In 1970, Indiana voters ratified a complete revision of the state constitution’s judiciary article, which had the practical effect of eliminating the Clerk of the Supreme Court as a constitutional office and allowing the legislature to abolish it. The legislature didn’t do so until 2004, and the final officeholder—David C. Lewis, appointed in 2003—left office in 2006.
For example, many state constitutions require that any amendment receive supermajority support from the legislature before it can be placed on the ballot; many others require that amendments be approved by two successive legislatures.
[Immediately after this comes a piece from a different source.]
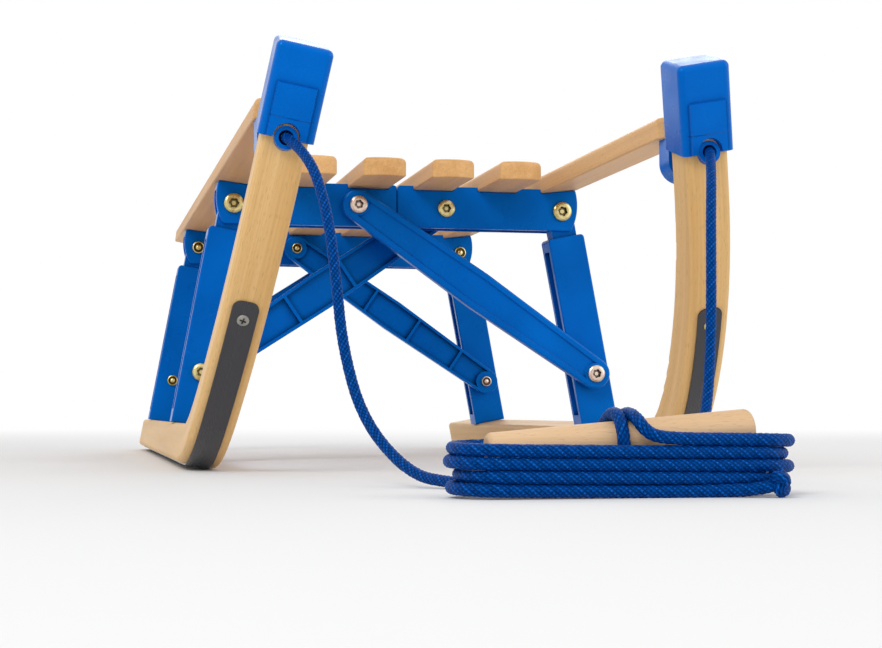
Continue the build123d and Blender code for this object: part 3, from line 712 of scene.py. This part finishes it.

Minnesotans technically rejected such an amendment in 1916, but the rejection only occurred because too many voters did not vote on the question at all. That same year, 70% of Oklahomans rejected a measure that cut the Clerk’s salary and made the office appointed, but the rejection took place at a lower-turnout August election at which voters rejected every amendment that was put to them.
In 1911, California voters approved such an amendment with 61% of the vote. 62% of Marylanders in 1940 and 58% of Mississippians in 1976 did the same.
In hindsight, the decision to simply punt the decision to the legislature was unsurprising. The convention essentially did the same thing with the state treasurer (which the legislature opted to not continue) and decided against adding the statutory railroad commission, a statewide elected board, into the constitution (and the legislature subsequently converted it into a board elected by district).